Using the data below, output the first line and every line after it up to and including the line containing "of the spigot.", exactly as written and with nothing added.

» **Provided data**
__________
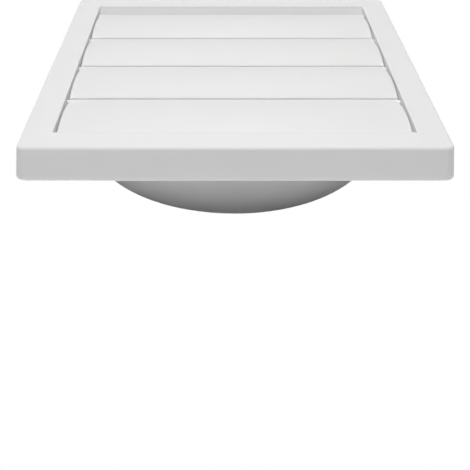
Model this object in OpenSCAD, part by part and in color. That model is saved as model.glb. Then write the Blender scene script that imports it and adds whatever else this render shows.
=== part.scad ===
// Louvred wall cap for a dryer duct: a square moulded frame with a round
// spigot behind it, and gravity flaps that hang on pins across its opening.
// Millimetres. Y = 0 is the wall, -Y the outside, +Z up, and the Y axis runs
// down the middle of the spigot.

/* [Front] */
// Width and height of the front face
face_w = 150; // [136:1:200]
// Width of the flat border round the opening
border = 10.85; // [9:0.05:16]
// How far the front face stands off the wall
depth = 12; // [11:0.5:20]
// How far each side of the skirt spreads out towards the wall
flare = 2; // [0.5:0.25:4]
// Radius of the upright corners at the front
corner_r = 2.5; // [1.5:0.5:6]
// Radius of the edge between the face and the skirt
edge_r = 1.2; // [0.4:0.1:2]

/* [Frame walls] */
// Thickness of the front face
face_t = 2.2; // [1.5:0.1:3]
// Thickness of the skirt
skirt_t = 2.2; // [1.2:0.1:3]
// Thickness of the walls round the opening
lining_t = 2.4; // [1.5:0.1:3]
// Thickness of the back plate
plate_t = 2.2; // [1.5:0.1:3]
// Thickness of the stiffening ribs in the hollow border
rib_t = 1.4; // [0.8:0.1:2.5]
// Ribs along each side of the border
rib_n = 4; // [1:1:8]
// How far the ribs stay back from the wall
rib_setback = 1.5; // [0.5:0.5:4]
// How far the sloped brow over the first flap comes down
brow_drop = 2.4; // [1:0.1:2.6]
// Depth of the brow's slope
brow_depth = 4.2; // [2:0.1:4.8]
// How far the slope starts behind the face
brow_setback = 0.4; // [0.2:0.1:1]

/* [Spigot] */
// Outside diameter of the spigot
spigot_d = 123; // [90:0.5:126]
// Length of the spigot behind the wall plane
spigot_l = 25; // [15:1:60]
// Wall thickness of the spigot
spigot_t = 2; // [1.2:0.1:3]
// Lead-in chamfer at the spigot's end
spigot_lead = 0.6; // [0.2:0.1:1]

/* [Fixing holes] */
// Diameter of the screw holes in the back plate
screw_d = 4.5; // [3:0.5:5.5]
// Distance of each screw hole from the two walls of its corner
screw_inset = 9.15; // [6:0.05:12]

/* [Flaps] */
// Thickness of the flap's skin
flap_t = 1.2; // [0.8:0.1:1.6]
// How far the front of a flap bulges
bulge = 1.8; // [1:0.1:3]
// Gap between the flap's end and the frame
side_gap = 0.3; // [0.2:0.1:1]
// Clear height above the first pivot
head = 6.65; // [6.5:0.05:9]
// Gap under the last flap
sill_gap = 0.4; // [0.3:0.1:1]
// Height of the flat ledge below the pivot
ledge_h = 2.4; // [1:0.1:3]
// How far the ledge lies behind the start of the bulge
ledge_step = 0.12; // [0.05:0.01:0.3]
// Radius of the rounded top edge, which turns about the pivot
knuckle_r = 1.2; // [1:0.05:1.5]
// Gap between a rounded top edge and the lip above it
lap_gap = 0.35; // [0.3:0.05:1]
// Height of the tongue above the pivot
tongue_h = 3.2; // [2.4:0.1:3.4]
// Gap between a lip and the tongue behind it
tongue_gap = 0.3; // [0.2:0.05:0.6]
// Depth of a flap's end cheeks behind its crest
cheek_d = 5.6; // [4.5:0.1:6.5]
// Height of a cheek's straight back edge, below the pivot
cheek_back = 11.8; // [6:0.2:16]
// Gap between a cheek's foot and the tongue below it
cheek_gap = 1.2; // [0.6:0.1:3]
// Radius of the flap's edge along its ends
end_r = 1.4; // [0.5:0.1:1.6]
// Radius of the flap's upper corners
shoulder_r = 1.5; // [1:0.1:4]
// Radius of the flap's lower corners
lip_corner_r = 0.8; // [0.4:0.1:1.5]
// Radius of the tongue's corners
tongue_corner_r = 1; // [0.5:0.1:2]
// Degrees that the last flap, which rests on the sill, leans further in than the others
last_lean = 1.5; // [0:0.25:2]

/* [Pivots] */
// Diameter of the pivot pins
pin_d = 2.2; // [1.6:0.1:2.3]
// Radial clearance of a pin in its socket
pin_gap = 0.07; // [0.03:0.01:0.1]
// How far a pin reaches into the frame
pin_reach = 1.5; // [1:0.1:1.6]
// How far a pin's root runs into the flap
pin_root = 1; // [0.6:0.1:2]

/* [Hidden] */
eps = 0.01;
// Number of flaps, one node for each
flap_n = 4;
// Steps of the rounded front edge
edge_steps = 6;
// How far a cutting shape reaches past what it cuts
over = 1;
// How far the forms of one moulding run into each other
bite = 0.5;

// Opening and border
open_w = face_w - 2 * border;
rim_w = face_w + 2 * flare;
rim_corner_r = corner_r + flare;
draft = atan(flare / depth);

// Spacing of the flaps down the opening
lap = knuckle_r + lap_gap;
pitch = (open_w + lap - head - sill_gap) / flap_n;
flap_w = open_w - 2 * side_gap;
flap_h = pitch - lap;
pivot_d = bulge + ledge_step + knuckle_r;
pivot_y = -depth + pivot_d;
function pivot_z(i) = open_w / 2 - head - i * pitch;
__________
» **Correct output**
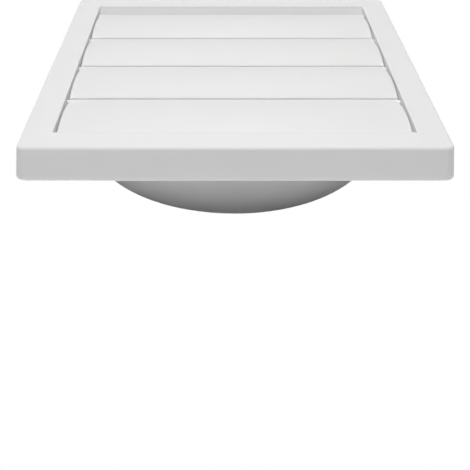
Model this object in OpenSCAD, part by part and in color. That model is saved as model.glb. Then write the Blender scene script that imports it and adds whatever else this render shows.
=== part.scad ===
// Louvred wall cap for a dryer duct: a square moulded frame with a round
// spigot behind it, and gravity flaps that hang on pins across its opening.
// Millimetres. Y = 0 is the wall, -Y the outside, +Z up, and the Y axis runs
// down the middle of the spigot.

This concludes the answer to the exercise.